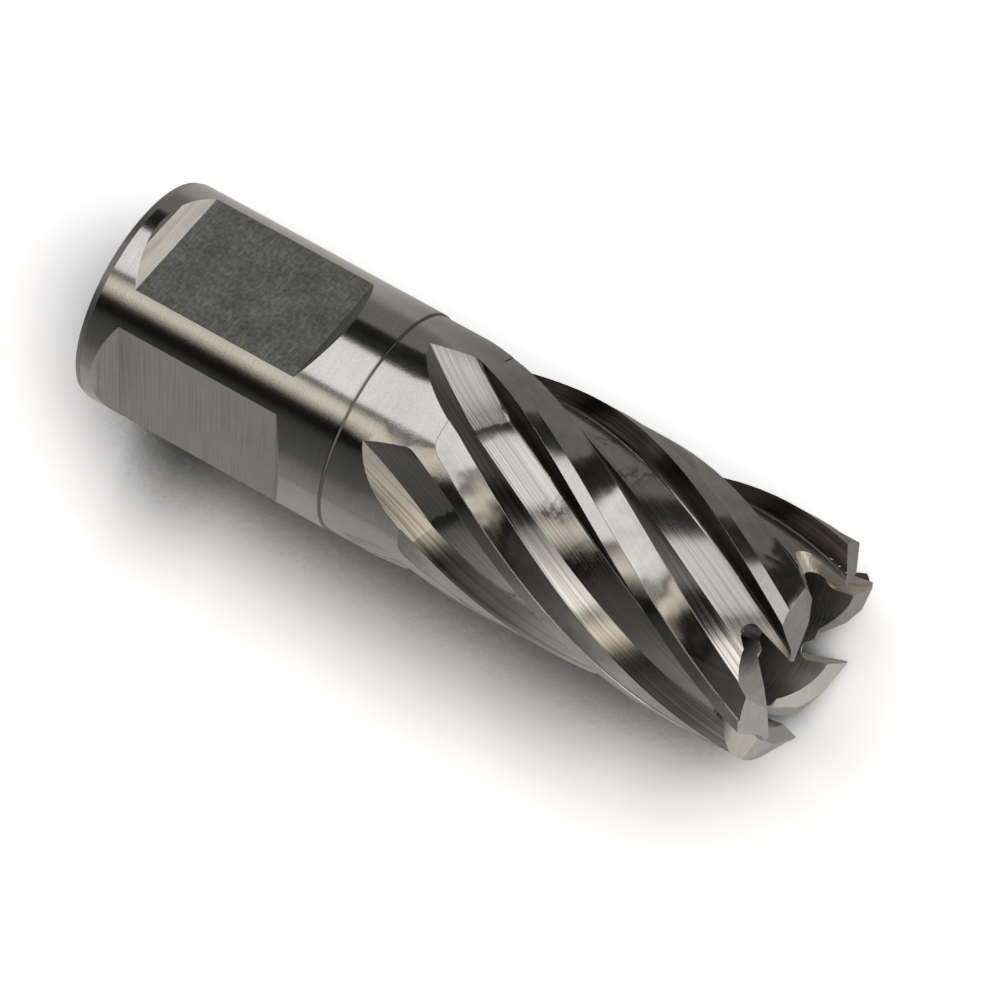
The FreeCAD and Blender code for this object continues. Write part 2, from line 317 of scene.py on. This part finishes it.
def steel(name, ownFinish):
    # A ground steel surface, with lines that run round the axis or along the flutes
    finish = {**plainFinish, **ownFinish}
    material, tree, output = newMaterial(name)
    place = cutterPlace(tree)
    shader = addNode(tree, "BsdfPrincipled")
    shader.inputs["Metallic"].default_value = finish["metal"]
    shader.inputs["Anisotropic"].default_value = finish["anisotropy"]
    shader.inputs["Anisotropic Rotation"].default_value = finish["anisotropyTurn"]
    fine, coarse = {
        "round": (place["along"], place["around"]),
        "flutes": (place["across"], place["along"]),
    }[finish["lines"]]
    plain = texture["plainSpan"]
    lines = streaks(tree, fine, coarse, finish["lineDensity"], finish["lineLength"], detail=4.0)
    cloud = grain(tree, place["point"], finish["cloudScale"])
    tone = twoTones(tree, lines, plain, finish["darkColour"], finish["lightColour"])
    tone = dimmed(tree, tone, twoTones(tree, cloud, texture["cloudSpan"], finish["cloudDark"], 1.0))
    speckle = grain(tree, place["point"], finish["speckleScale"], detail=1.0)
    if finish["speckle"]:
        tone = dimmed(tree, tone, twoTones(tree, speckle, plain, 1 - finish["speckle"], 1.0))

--

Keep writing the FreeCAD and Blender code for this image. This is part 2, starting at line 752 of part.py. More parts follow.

...

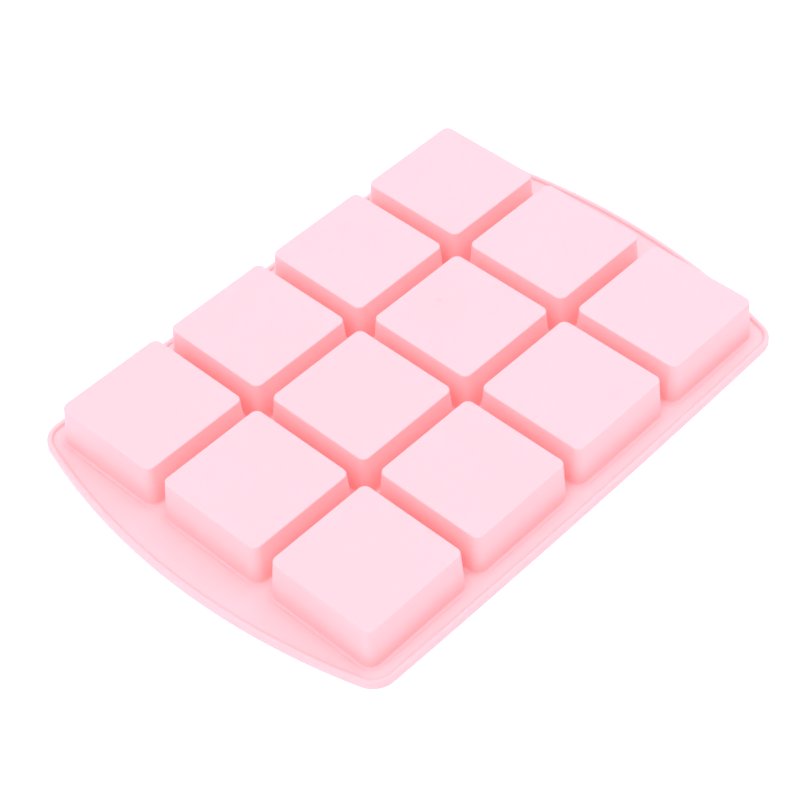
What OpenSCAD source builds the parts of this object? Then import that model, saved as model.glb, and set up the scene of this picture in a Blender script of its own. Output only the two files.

=== Your instructions ===
Gather every line from the listing above in which the word "code" appears.

=== Reply ===
The FreeCAD and Blender code for this object continues. Write part 2, from line 317 of scene.py on. This part finishes it.
Keep writing the FreeCAD and Blender code for this image. This is part 2, starting at line 752 of part.py. More parts follow.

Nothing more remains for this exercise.